Some would say that we are adding the stitches, but that would mean the patterns that develop are entirely of our own making. Some might say that others add the stitches or God Himself does, but that would mean we have no part in the creation of our stories.

Perhaps it is better said that our stories are actually an interweaving of stitches of our Creator, God Himself, as well as stitches that we also add to the fabric being created.

Though the patterns may appear random, they are made up of a collaboration of designs between God and ourselves. Some are purposeful and well thought out while others happen almost accidentally.

But all of them are important for it is our stories that we not only remember but also the stories that remember us.

We may think that others add stitches as well, but the fabric is always ours and it is our choices or lack of them that determine the weave.

Stories, true legends, begin in the midst of a setting, a context that tells us something about how the stories begin.

Some stories begin with “once upon a time”, but those are only the ones we call fairy tales, made up of imaginings.

‘Once upon a time’ stories seem always to have certain qualities and characteristics that pull us forward toward what we believe will be a certain end where the heroine of the story is rescued from the villain.
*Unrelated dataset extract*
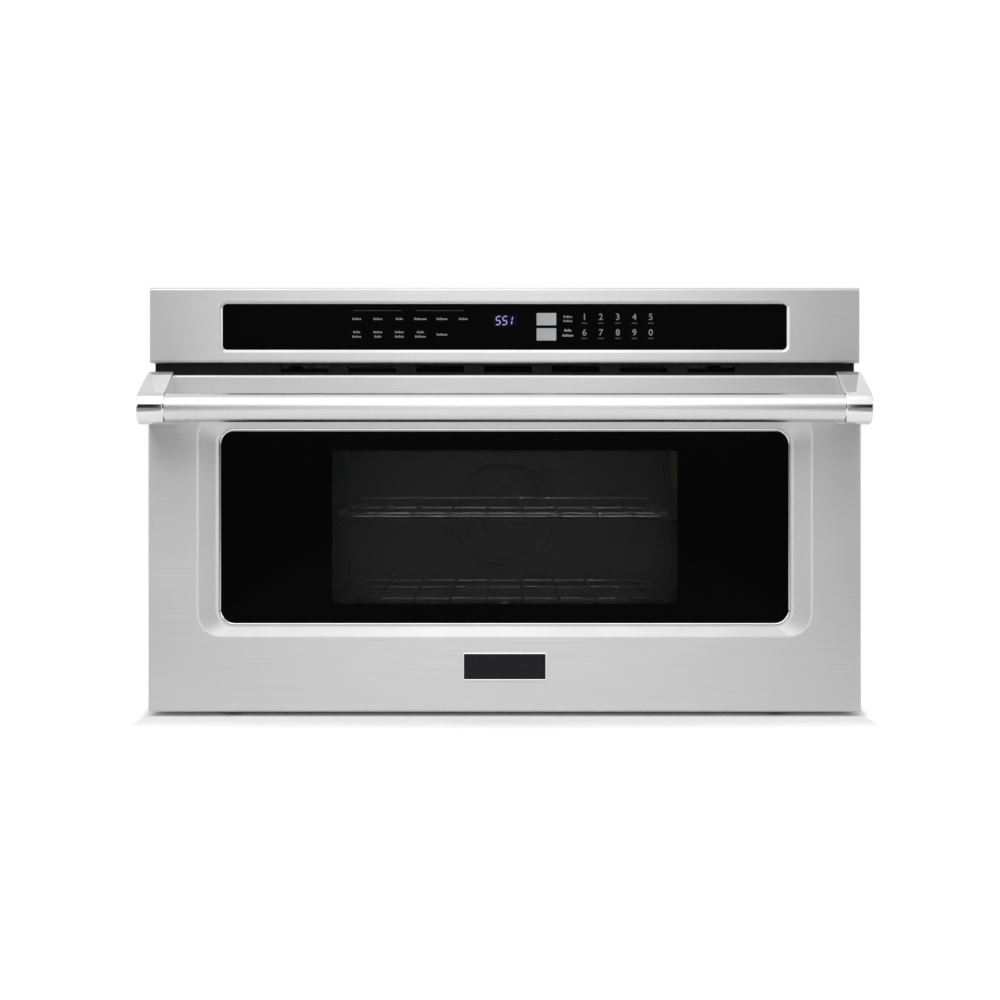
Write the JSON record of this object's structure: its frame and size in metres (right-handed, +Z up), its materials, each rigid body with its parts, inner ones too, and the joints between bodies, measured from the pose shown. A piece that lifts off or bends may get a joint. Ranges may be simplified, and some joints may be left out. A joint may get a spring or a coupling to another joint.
{
  "type": "combination microwave oven",
  "caption": "Built-in combination microwave oven with a drop-down glass door, tube handle, touch control panel, turntable, wire racks, grill element and convection fan.",
  "frame": {"origin": "centre of the bounding box's bottom face, on the underside of the base pan's plane", "axes": "+Z up, the door faces -Y, +X to the right of someone who stands before the door"},
  "size_m": [0.7556, 0.638, 0.455],
  "materials": {
    "steel_face": "fine brushed stainless steel, satin",
    "polished_tube": "bright satin stainless steel tube",
    "chrome": "polished chrome",
    "tinted_glass": "dark tinted glass, glossy",
    "black_glass": "black glass, glossy",
    "clear_glass": "clear glass",
    "black_enamel": "black enamel, semi-gloss",
    "cavity_enamel": "dark grey speckled enamel, semi-gloss",
    "screen": "perforated black screen",
    "black_plastic": "black moulded plastic",
    "dark_trim": "black painted sheet",
    "rack_chrome": "plated wire",
    "turntable_glass": "clear pressed glass",
    "white_plastic": "off-white heat resistant plastic",
    "heater_steel": "dark oxidised heater sheath",
    "mica": "mica sheet",
    "galvanized": "galvanized sheet steel",
    "zinc_steel": "zinc plated steel",
    "spring_steel": "oiled spring steel",
    "bare_aluminium": "bare aluminium",
    "motor_steel": "plain grey motor steel",
    "board": "green circuit board with dark parts"
  },
  "bodies": {
    "oven": {"base_pan": "galvanized", "cable_gland": "black_plastic", "cavity": "cavity_enamel", "control_board": "board", "control_fascia": "steel_face", "control_glass": "black_glass", "convection_housing": "galvanized", "convection_motor": "motor_steel", "exhaust_duct": "galvanized", "fan_cover": "cavity_enamel", "fan_housing": "black_plastic", "front_frame": "black_enamel", "grill_element": "heater_steel", "hinge_arm_left": "zinc_steel", "hinge_arm_right": "zinc_steel", "interlock_switches": "black_plastic", "inverter": "board", "magnetron": "bare_aluminium", "mounting_flange_left": "galvanized", "mounting_flange_right": "galvanized", "oven_lamp": "motor_steel", "panel_screws": "zinc_steel", "rack_guide_left": "cavity_enamel", "rack_guide_right": "cavity_enamel", "rear_panel": "galvanized", "ring_heater": "heater_steel", "side_panel_left": "galvanized", "side_panel_right": "galvanized", "top_cover": "galvanized", "turntable_motor": "motor_steel", "vent_grille": "dark_trim", "waveguide": "galvanized", "waveguide_cover": "mica"},
    "door": {"door_skin": "steel_face", "window_bezel": "chrome", "door_glass": "tinted_glass", "door_frame": "black_enamel", "choke_cover": "black_plastic", "inner_glass": "clear_glass", "door_screen": "screen", "handle_tube": "polished_tube", "handle_bracket_left": "chrome", "handle_bracket_right": "chrome", "hinge_cassette_left": "zinc_steel", "hinge_cassette_right": "zinc_steel", "hinge_pins": "zinc_steel", "hinge_springs": "spring_steel", "latch_brackets": "zinc_steel"},
    "latch_left": {"latch_hook_left": "white_plastic"},
    "latch_right": {"latch_hook_right": "white_plastic"},
    "turntable_assembly": {"turntable": "turntable_glass", "drive_coupler": "white_plastic"},
    "roller_ring_body": {"roller_ring": "white_plastic"},
    "roller_1_body": {"roller_1": "white_plastic"},
    "roller_2_body": {"roller_2": "white_plastic"},
    "roller_3_body": {"roller_3": "white_plastic"},
    "convection_fan_body": {"convection_fan": "bare_aluminium"},
    "cooling_fan_body": {"cooling_fan": "black_plastic"},
    "upper_rack_body": {"upper_rack": "rack_chrome"},
    "lower_rack_body": {"lower_rack": "rack_chrome"}
  },
  "joints": [
    {"name": "door_hinge", "type": "hinge", "parent": "oven", "child": "door", "pos_m": [0, -0.224, 0.026], "axis": [1, 0, 0], "range_deg": [0, 90], "stiffness_Nm_per_rad": 6, "springref_deg": -20.05},
    {"name": "latch_left_tip", "type": "hinge", "parent": "door", "child": "latch_left", "pos_m": [-0.262, -0.216, 0.335], "axis": [1, 0, 0], "range_deg": [-8, 0], "stiffness_Nm_per_rad": 0.2, "springref_deg": 2.86},
    {"name": "latch_right_tip", "type": "hinge", "parent": "door", "child": "latch_right", "pos_m": [0.262, -0.216, 0.335], "axis": [1, 0, 0], "range_deg": [-8, 0], "stiffness_Nm_per_rad": 0.2, "springref_deg": 2.86},
    {"name": "turntable_spin", "type": "hinge", "parent": "oven", "child": "turntable_assembly", "pos_m": [0, -0.001, 0.0936], "axis": [0, 0, 1], "continuous": true},
    {"name": "roller_ring_spin", "type": "hinge", "parent": "oven", "child": "roller_ring_body", "pos_m": [0, -0.001, 0.0863], "axis": [0, 0, 1], "continuous": true},
    {"name": "roller_1_spin", "type": "hinge", "parent": "roller_ring_body", "child": "roller_1_body", "pos_m": [0, 0.097, 0.0863], "axis": [0, 1, 0], "continuous": true},
    {"name": "roller_2_spin", "type": "hinge", "parent": "roller_ring_body", "child": "roller_2_body", "pos_m": [-0.08487, -0.05, 0.0863], "axis": [-0.866, -0.5, 0], "continuous": true},
    {"name": "roller_3_spin", "type": "hinge", "parent": "roller_ring_body", "child": "roller_3_body", "pos_m": [0.08487, -0.05, 0.0863], "axis": [0.866, -0.5, 0], "continuous": true},
    {"name": "convection_fan_spin", "type": "hinge", "parent": "oven", "child": "convection_fan_body", "pos_m": [0, 0.229, 0.194], "axis": [0, 1, 0], "continuous": true},
    {"name": "cooling_fan_spin", "type": "hinge", "parent": "oven", "child": "cooling_fan_body", "pos_m": [0.25, 0.291, 0.265], "axis": [0, 1, 0], "continuous": true},
    {"name": "upper_rack_lift", "type": "slide", "parent": "oven", "child": "upper_rack_body", "axis": [0, 0, 1], "range_m": [0, 0.012]},
    {"name": "lower_rack_lift", "type": "slide", "parent": "oven", "child": "lower_rack_body", "axis": [0, 0, 1], "range_m": [0, 0.012]}
  ],
  "couplings": [
    {"joint": "roller_ring_spin", "follows": "turntable_spin", "ratio": 0.5},
    {"joint": "roller_1_spin", "follows": "turntable_spin", "ratio": -7},
    {"joint": "roller_2_spin", "follows": "turntable_spin", "ratio": -7},
    {"joint": "roller_3_spin", "follows": "turntable_spin", "ratio": -7}
  ]
}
The trials of the heroine, the circumstances of birth, the twists and turns, which take her into danger, may vary from story to story, but the result we are looking for is always the same.

We look for the hero, the white horse, the one who makes all things right again.

Perhaps our own stories do not begin with those words because we have no belief, we are royalty or that a prince has already rescued us. Therein lays the snare for us all, for the exact opposite is the truth.

We are indeed royalty but have forgotten who we are (if we ever knew) or the truth has been hidden or stolen from us.

So, our stories take us on paths that are often rocky and full of danger, and we lose our way with no hope of any rescue. It is the tale the true villain of all our stories desires us to believe. It is the tragic fairy tale we come to believe is reality.

The true story is that we are betrothed to the prince, now king, who will come for us to lead us into the banqueting hall beneath his banner and celebrate his love for us and ours for him. The true story is that we will ride into battle together to defeat the villain whose lies we have believed once and for all and the end of the story will be grander than any fairy tale ever written.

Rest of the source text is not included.